Los Angeles, second largest metro, has 27 minute average commute times for the drivers versus 48 minutes for public transit users. Fortunately, not many people in LA use public transit to get to work so the average is still under 30 minutes.
I mean, it's not Houston good, but much better than more transit-oriented cities that are smaller like DC or Chicago.
That might have something to do with traffic congestion. Correct me if I'm wrong but NYC has quite a few cars on the road, given its population.

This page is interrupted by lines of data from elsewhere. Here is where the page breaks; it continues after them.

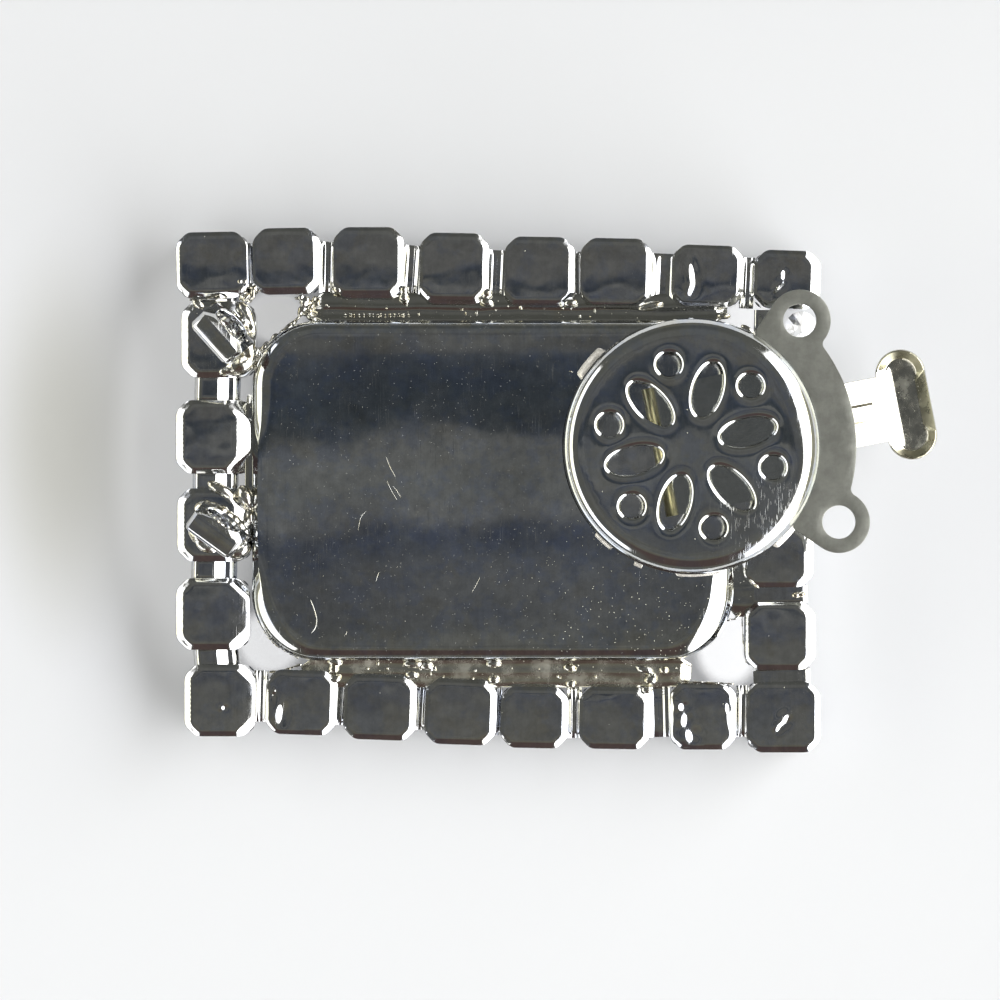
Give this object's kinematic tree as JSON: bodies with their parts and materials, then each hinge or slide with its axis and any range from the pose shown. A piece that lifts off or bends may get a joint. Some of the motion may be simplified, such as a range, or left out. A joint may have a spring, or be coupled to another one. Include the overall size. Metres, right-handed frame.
{
  "type": "box clasp",
  "caption": "Rhinestone box clasp for strung necklaces: a stone setting with a border of stones, a round pierced box, and a push-lever tongue.",
  "frame": {"origin": "bottom centre of the overall box, in the plane that the centre stone's table rests on", "axes": "+X along the long side, from the strand loops to the push lever; +Y along the short side; +Z from the stones' front to the clasp's back"},
  "size_m": [0.0416, 0.0288, 0.0084],
  "materials": {
    "plated_metal": "bright silver-coloured plating, finely scratched, with solder spots",
    "tongue_metal": "worn grey plating, satin, finely brushed",
    "lever_metal": "bright plating, worn a little yellow on the pad's rim",
    "clear_stone": "clear facet-cut glass"
  },
  "bodies": {
    "frame": {"soldered_frame": "plated_metal", "box_lid": "plated_metal", "centre_stone": "clear_stone", "gap_stone": "clear_stone", "border_stone_01": "clear_stone", "border_stone_02": "clear_stone", "border_stone_03": "clear_stone", "border_stone_04": "clear_stone", "border_stone_05": "clear_stone", "border_stone_06": "clear_stone", "border_stone_07": "clear_stone", "border_stone_08": "clear_stone", "border_stone_09": "clear_stone", "border_stone_10": "clear_stone", "border_stone_11": "clear_stone", "border_stone_12": "clear_stone", "border_stone_13": "clear_stone", "border_stone_14": "clear_stone", "border_stone_15": "clear_stone", "border_stone_16": "clear_stone", "border_stone_17": "clear_stone", "border_stone_18": "clear_stone", "border_stone_19": "clear_stone", "border_stone_20": "clear_stone", "border_stone_21": "clear_stone", "border_stone_22": "clear_stone", "border_stone_23": "clear_stone", "border_stone_24": "clear_stone"},
    "tongue": {"tongue_plate": "tongue_metal"},
    "lever": {"push_lever": "lever_metal"}
  },
  "joints": [
    {"name": "tongue_slide", "type": "slide", "parent": "frame", "child": "tongue", "axis": [0.9816, 0.1908, 0], "range_m": [0, 0.01]},
    {"name": "lever_press", "type": "hinge", "parent": "tongue", "child": "lever", "pos_m": [0.0061, 0.00212, 0.0066], "axis": [0.1908, -0.9816, 0], "range_deg": [0, 2.8], "stiffness_Nm_per_rad": 0.2}
  ]
}
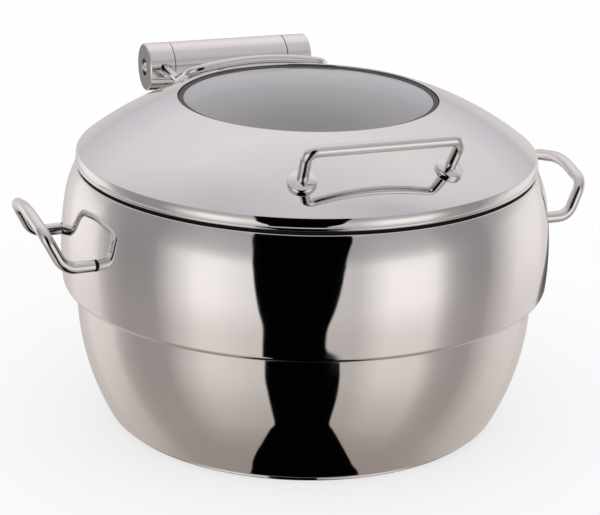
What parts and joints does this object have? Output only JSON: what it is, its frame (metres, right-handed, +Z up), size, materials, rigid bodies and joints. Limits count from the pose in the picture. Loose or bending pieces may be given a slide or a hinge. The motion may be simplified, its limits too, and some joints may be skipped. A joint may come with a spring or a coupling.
{
  "type": "round chafer",
  "caption": "Round mirror-steel chafer: deep bowl under a barrel-shaped ring, domed lid with a round glass window on a damped rear barrel hinge, bent rod handles and a drop-in food pan.",
  "frame": {"origin": "centre of the flat underside of the base, where the chafer stands on a table or hob", "axes": "+Z up; -Y to the front, where the lid handle is; +Y to the rear, where the hinge barrel is; +X to the right-hand side handle seen from the front"},
  "size_m": [0.5022, 0.456, 0.2901],
  "materials": {
    "mirror_steel": "mirror-polished stainless steel",
    "satin_steel": "satin stainless steel",
    "dark_steel": "plain steel, slightly dark",
    "induction_steel": "fine-ground magnetic steel",
    "black_seal": "matt silicone",
    "grey_gasket": "satin silicone",
    "window_glass": "clear tempered glass",
    "bronze": "sintered bronze",
    "damper_body": "black oxide"
  },
  "bodies": {
    "base": {"base_bowl": "mirror_steel", "foot_ring": "mirror_steel", "induction_disc": "induction_steel", "upper_ring": "mirror_steel", "seal_ring": "black_seal", "food_pan": "satin_steel", "left_handle": "mirror_steel", "right_handle": "mirror_steel", "handle_backing_pads": "satin_steel", "hinge_bracket": "satin_steel", "bracket_screws": "dark_steel", "bracket_backing_plate": "satin_steel", "hinge_barrel": "mirror_steel", "bearing_bush_left": "bronze", "bearing_bush_right": "bronze", "damper_cartridge": "damper_body", "torsion_spring": "dark_steel"},
    "lid": {"lid_shell": "mirror_steel", "lid_collar": "satin_steel", "window_gasket": "grey_gasket", "window_glass": "window_glass", "window_retainer": "satin_steel", "retainer_screws": "dark_steel", "lid_handle": "mirror_steel", "handle_rosette_left": "mirror_steel", "handle_rosette_right": "mirror_steel", "handle_screws": "dark_steel", "hinge_bar": "mirror_steel", "hinge_bar_studs": "dark_steel", "hinge_bar_nuts": "dark_steel", "hinge_end_left": "mirror_steel", "hinge_end_right": "mirror_steel", "hinge_shaft": "dark_steel", "end_screws": "dark_steel", "grub_screws": "dark_steel"}
  },
  "joints": [
    {"name": "lid_hinge", "type": "hinge", "parent": "base", "child": "lid", "pos_m": [0, 0.2238, 0.2561], "axis": [-1, 0, 0], "range_deg": [0, 90]}
  ]
}
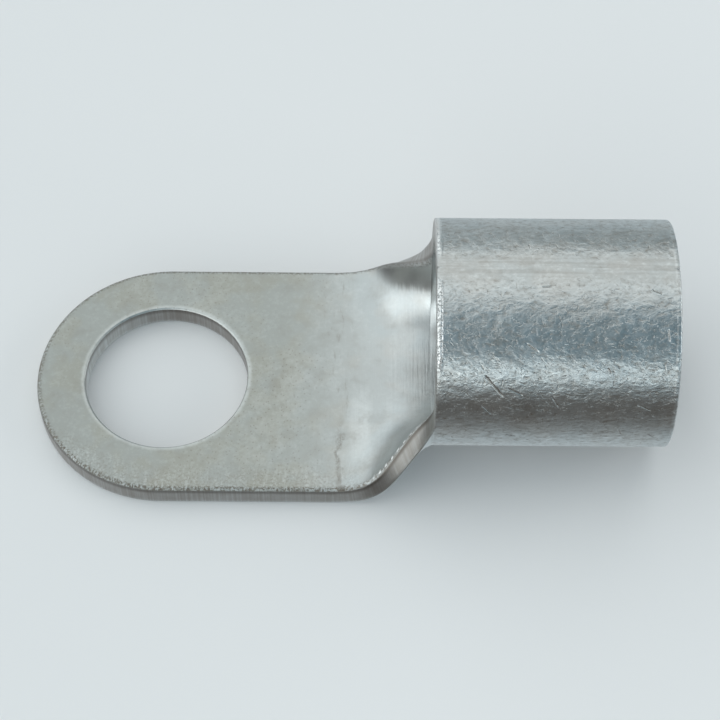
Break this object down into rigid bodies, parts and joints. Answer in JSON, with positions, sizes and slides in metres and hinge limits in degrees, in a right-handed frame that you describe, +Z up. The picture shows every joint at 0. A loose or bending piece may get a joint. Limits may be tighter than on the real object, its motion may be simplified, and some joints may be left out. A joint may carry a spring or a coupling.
{
  "type": "ring terminal",
  "caption": "Bare ring terminal: a flat tongue with a round stud hole, and a neck that curls up into a brazed, open-ended tube for a heavy cable.",
  "frame": {"origin": "centre of the stud hole on the tongue's underside", "axes": "+X along the barrel, out of its mouth; +Z up through the stud hole, from the tongue's underside to its top; +Y across the tongue"},
  "size_m": [0.0496, 0.021, 0.0176],
  "materials": {
    "tinned_copper": "thin tin plate over rolled copper, dull grey with fine rolling marks and handling scratches"
  },
  "bodies": {
    "root": {"ring_terminal": "tinned_copper"}
  },
  "joints": []
}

It does, but public transit commutes can be long in NYC. It's something locals are familiar with, and apparently out of towners often not for whatever reason, especially judging by some posters that unreasonable commute expectations in the NYC forum (under 30 minutes door to door commute to Manhattan outside of Manhattan?* )
*actually I do know people who have that, but still it's not the norm.
Comparing public transit commutes with driving commutes isn't necessarily meaningful as the commutes are going to different places and are of a different length.
Are you serious? Have you been to any big city? Commuting by car is SLOW. Put in commuter rail lines, and commutes in any major city will halve. Note that I said commuter rail, not buses and not in-city rail
Are you serious? Have you been to any big city? Commuting by car is SLOW. Put in commuter rail lines, and commutes in any major city will halve. Note that I said commuter rail, not buses and not in-city rail
A rail commute to Manhattan is usually faster than driving the same commute, so not many drive. However, this situation means driving is really slow. Other commutes that rail doesn't cover are generally faster and traffic isn't as bad.